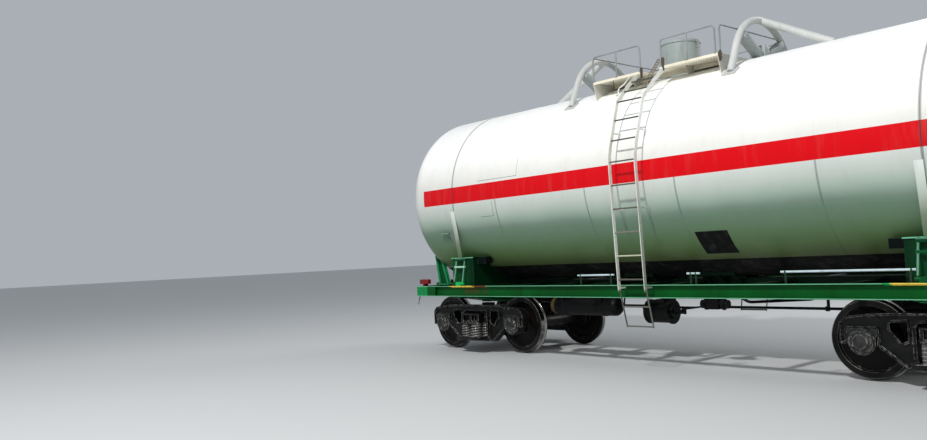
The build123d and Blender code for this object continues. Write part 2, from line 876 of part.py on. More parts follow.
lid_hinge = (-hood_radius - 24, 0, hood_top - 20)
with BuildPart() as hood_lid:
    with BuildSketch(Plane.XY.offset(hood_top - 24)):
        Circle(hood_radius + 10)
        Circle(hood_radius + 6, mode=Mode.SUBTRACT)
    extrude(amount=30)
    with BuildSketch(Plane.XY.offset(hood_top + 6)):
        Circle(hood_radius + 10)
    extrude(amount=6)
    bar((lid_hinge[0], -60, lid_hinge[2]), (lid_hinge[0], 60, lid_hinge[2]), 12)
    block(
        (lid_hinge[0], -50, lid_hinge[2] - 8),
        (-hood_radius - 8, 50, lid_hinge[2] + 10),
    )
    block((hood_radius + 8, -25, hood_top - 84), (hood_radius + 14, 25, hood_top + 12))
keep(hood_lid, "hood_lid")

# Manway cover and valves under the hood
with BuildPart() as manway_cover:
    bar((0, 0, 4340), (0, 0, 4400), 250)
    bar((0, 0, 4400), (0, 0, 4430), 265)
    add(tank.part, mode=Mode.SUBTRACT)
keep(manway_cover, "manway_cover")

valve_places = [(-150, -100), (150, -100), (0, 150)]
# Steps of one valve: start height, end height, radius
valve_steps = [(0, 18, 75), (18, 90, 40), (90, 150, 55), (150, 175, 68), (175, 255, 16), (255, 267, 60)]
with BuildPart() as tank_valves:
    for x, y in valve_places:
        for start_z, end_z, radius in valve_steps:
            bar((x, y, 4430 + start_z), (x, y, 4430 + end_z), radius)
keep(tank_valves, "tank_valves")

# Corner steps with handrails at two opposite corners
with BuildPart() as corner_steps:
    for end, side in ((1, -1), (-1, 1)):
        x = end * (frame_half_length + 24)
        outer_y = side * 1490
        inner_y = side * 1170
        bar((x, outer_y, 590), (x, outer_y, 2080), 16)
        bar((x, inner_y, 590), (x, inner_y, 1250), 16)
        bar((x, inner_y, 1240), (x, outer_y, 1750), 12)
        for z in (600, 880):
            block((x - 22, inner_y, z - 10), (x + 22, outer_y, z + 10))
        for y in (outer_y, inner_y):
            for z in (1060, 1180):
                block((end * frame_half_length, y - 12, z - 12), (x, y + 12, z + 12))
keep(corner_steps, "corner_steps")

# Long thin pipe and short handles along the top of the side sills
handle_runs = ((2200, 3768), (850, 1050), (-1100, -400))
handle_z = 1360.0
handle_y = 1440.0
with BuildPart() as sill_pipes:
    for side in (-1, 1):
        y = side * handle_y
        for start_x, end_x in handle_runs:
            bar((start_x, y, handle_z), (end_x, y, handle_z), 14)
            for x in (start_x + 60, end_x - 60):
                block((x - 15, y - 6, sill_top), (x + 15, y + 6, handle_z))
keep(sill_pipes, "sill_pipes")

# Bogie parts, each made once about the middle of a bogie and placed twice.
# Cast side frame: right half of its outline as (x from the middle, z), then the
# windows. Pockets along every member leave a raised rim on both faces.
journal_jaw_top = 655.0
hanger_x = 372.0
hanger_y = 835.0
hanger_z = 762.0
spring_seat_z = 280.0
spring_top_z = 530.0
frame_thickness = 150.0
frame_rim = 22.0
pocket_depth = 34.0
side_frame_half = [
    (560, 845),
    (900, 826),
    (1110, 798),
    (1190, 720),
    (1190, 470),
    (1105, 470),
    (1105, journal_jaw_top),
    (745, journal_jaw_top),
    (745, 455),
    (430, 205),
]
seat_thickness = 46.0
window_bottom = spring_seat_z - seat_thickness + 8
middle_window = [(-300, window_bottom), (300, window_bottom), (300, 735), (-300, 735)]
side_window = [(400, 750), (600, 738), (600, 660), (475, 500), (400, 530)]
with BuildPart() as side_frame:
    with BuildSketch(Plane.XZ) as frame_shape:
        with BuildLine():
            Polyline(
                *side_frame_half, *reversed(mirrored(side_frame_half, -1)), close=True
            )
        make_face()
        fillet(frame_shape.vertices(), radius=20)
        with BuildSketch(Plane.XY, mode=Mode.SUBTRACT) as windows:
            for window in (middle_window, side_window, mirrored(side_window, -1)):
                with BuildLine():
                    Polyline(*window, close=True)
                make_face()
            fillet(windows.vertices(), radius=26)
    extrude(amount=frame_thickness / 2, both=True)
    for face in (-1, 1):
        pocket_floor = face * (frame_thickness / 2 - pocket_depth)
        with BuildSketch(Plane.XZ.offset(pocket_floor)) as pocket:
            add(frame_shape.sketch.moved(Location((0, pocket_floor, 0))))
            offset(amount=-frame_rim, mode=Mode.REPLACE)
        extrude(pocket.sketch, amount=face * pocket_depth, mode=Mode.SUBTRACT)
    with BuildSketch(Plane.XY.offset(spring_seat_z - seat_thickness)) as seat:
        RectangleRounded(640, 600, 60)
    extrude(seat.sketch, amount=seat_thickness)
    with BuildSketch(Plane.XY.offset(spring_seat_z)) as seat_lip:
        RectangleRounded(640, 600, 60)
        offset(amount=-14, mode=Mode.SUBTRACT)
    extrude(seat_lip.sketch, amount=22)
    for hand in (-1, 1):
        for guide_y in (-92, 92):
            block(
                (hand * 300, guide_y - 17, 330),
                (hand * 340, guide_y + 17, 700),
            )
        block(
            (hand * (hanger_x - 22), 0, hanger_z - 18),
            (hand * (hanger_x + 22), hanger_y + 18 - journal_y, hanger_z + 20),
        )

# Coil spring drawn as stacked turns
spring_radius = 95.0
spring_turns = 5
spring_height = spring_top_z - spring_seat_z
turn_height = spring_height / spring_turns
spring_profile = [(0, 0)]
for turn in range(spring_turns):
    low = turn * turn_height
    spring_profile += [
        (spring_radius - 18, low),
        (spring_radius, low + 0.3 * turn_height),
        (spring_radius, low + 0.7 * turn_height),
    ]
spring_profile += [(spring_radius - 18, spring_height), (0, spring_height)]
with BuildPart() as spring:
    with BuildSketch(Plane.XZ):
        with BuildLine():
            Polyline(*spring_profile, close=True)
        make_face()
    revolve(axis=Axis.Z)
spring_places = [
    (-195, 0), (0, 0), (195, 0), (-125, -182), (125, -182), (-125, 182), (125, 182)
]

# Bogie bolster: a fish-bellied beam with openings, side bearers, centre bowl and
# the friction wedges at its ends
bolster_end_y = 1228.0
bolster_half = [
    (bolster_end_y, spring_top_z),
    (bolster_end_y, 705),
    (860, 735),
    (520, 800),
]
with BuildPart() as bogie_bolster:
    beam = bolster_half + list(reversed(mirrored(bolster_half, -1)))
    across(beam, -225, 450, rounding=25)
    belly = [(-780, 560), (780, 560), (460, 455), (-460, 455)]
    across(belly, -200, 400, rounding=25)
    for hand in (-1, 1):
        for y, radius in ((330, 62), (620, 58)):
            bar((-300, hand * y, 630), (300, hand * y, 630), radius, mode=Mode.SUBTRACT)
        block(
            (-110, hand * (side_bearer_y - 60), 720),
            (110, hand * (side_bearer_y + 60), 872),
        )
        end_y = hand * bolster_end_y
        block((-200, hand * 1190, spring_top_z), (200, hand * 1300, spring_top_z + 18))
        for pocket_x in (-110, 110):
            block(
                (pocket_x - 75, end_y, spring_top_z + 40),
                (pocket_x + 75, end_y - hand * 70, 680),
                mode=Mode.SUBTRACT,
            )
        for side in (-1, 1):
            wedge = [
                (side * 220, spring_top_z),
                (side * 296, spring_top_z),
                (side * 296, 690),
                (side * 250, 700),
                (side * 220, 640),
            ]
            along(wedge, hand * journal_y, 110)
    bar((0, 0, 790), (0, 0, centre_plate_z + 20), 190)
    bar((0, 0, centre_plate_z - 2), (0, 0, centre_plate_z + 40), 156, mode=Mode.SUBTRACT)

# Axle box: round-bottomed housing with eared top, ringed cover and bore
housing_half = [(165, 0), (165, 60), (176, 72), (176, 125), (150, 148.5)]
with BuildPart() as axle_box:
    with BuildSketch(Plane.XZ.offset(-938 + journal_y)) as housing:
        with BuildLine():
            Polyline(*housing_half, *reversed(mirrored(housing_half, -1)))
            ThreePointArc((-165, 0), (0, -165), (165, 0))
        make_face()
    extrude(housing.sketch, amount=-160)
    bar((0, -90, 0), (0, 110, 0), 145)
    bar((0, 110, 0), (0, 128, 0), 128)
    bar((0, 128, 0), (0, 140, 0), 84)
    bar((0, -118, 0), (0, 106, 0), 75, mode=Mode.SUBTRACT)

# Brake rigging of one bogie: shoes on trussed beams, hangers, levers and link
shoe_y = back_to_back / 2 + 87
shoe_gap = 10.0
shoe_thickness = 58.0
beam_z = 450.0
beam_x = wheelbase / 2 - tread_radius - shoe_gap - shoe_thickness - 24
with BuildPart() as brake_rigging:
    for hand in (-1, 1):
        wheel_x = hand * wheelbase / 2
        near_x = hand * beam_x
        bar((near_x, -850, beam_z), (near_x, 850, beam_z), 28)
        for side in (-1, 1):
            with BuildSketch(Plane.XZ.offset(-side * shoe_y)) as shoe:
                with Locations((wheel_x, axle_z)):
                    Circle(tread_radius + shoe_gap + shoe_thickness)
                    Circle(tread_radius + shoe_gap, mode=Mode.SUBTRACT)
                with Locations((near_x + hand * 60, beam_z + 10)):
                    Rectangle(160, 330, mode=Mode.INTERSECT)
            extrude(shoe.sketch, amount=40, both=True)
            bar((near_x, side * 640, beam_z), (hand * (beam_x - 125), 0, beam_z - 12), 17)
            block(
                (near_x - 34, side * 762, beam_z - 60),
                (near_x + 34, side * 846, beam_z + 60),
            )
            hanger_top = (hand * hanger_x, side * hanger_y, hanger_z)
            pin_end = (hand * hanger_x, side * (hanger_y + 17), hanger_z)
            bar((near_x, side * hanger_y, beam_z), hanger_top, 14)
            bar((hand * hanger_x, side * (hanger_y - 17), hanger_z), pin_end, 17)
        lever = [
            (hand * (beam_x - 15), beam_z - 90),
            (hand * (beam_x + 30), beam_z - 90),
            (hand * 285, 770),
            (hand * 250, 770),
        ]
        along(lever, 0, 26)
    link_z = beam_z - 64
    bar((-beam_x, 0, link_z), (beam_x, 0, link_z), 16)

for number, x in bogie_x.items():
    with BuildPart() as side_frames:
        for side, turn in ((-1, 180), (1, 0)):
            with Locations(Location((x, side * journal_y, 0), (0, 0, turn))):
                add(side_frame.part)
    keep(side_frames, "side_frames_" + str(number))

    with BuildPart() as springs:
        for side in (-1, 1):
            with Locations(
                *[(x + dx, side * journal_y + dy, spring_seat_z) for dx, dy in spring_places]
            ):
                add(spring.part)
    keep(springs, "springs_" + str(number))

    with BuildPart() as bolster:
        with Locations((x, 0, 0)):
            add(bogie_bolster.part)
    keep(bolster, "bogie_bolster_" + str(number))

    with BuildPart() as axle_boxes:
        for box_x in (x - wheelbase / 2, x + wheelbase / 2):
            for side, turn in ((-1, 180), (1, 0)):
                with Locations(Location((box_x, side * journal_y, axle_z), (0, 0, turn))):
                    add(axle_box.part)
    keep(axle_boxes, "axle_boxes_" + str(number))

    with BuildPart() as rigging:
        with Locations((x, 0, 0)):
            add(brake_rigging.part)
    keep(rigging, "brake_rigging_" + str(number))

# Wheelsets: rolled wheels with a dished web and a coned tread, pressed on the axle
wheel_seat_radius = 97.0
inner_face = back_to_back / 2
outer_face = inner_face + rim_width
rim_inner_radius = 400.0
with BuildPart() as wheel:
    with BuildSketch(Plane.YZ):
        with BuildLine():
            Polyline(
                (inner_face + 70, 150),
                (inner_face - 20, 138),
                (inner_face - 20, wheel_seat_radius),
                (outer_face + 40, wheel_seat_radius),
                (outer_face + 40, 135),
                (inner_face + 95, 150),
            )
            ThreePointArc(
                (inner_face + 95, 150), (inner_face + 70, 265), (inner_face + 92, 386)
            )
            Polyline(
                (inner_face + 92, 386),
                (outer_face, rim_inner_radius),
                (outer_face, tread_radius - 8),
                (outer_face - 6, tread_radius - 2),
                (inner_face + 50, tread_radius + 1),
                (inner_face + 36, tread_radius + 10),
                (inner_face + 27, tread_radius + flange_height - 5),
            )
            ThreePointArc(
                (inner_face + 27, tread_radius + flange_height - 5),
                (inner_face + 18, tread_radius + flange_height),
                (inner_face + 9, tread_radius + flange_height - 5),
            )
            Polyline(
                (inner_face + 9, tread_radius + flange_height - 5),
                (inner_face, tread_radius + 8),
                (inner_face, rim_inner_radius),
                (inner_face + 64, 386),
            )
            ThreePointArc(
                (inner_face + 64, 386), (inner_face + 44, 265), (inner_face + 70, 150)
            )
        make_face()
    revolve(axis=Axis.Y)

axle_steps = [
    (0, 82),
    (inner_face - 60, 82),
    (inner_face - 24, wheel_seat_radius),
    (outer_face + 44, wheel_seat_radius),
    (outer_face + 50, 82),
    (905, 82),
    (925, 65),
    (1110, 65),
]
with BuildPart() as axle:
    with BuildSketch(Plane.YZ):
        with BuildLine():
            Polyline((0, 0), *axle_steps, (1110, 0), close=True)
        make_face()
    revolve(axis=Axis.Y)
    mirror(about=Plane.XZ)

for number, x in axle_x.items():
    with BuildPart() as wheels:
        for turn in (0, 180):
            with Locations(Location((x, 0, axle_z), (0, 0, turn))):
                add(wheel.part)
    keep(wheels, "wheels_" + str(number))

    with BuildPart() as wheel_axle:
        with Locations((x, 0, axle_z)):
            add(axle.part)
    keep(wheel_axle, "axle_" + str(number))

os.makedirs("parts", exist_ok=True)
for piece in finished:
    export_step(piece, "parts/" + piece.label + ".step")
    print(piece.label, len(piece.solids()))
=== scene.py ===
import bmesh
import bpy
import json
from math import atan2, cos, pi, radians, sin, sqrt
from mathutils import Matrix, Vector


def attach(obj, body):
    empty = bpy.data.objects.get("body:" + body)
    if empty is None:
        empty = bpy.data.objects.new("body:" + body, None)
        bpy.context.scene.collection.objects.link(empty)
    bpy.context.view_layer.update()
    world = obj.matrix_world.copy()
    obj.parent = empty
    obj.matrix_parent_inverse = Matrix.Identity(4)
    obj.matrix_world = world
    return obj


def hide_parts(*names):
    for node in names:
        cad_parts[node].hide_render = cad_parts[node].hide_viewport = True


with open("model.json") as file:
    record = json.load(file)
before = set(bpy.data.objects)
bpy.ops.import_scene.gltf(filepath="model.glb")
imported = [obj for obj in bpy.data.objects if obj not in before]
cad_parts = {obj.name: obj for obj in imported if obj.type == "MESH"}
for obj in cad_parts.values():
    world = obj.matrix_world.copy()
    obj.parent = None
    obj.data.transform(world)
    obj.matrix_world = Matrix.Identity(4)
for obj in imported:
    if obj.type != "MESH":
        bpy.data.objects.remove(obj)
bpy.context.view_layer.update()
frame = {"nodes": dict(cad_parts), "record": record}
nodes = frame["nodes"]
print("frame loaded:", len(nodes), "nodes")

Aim
Starting at the line that contains "mirror(about=Plane.XZ)" and stopping at the line that contains "obj.matrix_world = world", transcribe the lines exactly; both boundary lines are to be included.

Final answer
    mirror(about=Plane.XZ)

for number, x in axle_x.items():
    with BuildPart() as wheels:
        for turn in (0, 180):
            with Locations(Location((x, 0, axle_z), (0, 0, turn))):
                add(wheel.part)
    keep(wheels, "wheels_" + str(number))

    with BuildPart() as wheel_axle:
        with Locations((x, 0, axle_z)):
            add(axle.part)
    keep(wheel_axle, "axle_" + str(number))

os.makedirs("parts", exist_ok=True)
for piece in finished:
    export_step(piece, "parts/" + piece.label + ".step")
    print(piece.label, len(piece.solids()))
=== scene.py ===
import bmesh
import bpy
import json
from math import atan2, cos, pi, radians, sin, sqrt
from mathutils import Matrix, Vector


def attach(obj, body):
    empty = bpy.data.objects.get("body:" + body)
    if empty is None:
        empty = bpy.data.objects.new("body:" + body, None)
        bpy.context.scene.collection.objects.link(empty)
    bpy.context.view_layer.update()
    world = obj.matrix_world.copy()
    obj.parent = empty
    obj.matrix_parent_inverse = Matrix.Identity(4)
    obj.matrix_world = world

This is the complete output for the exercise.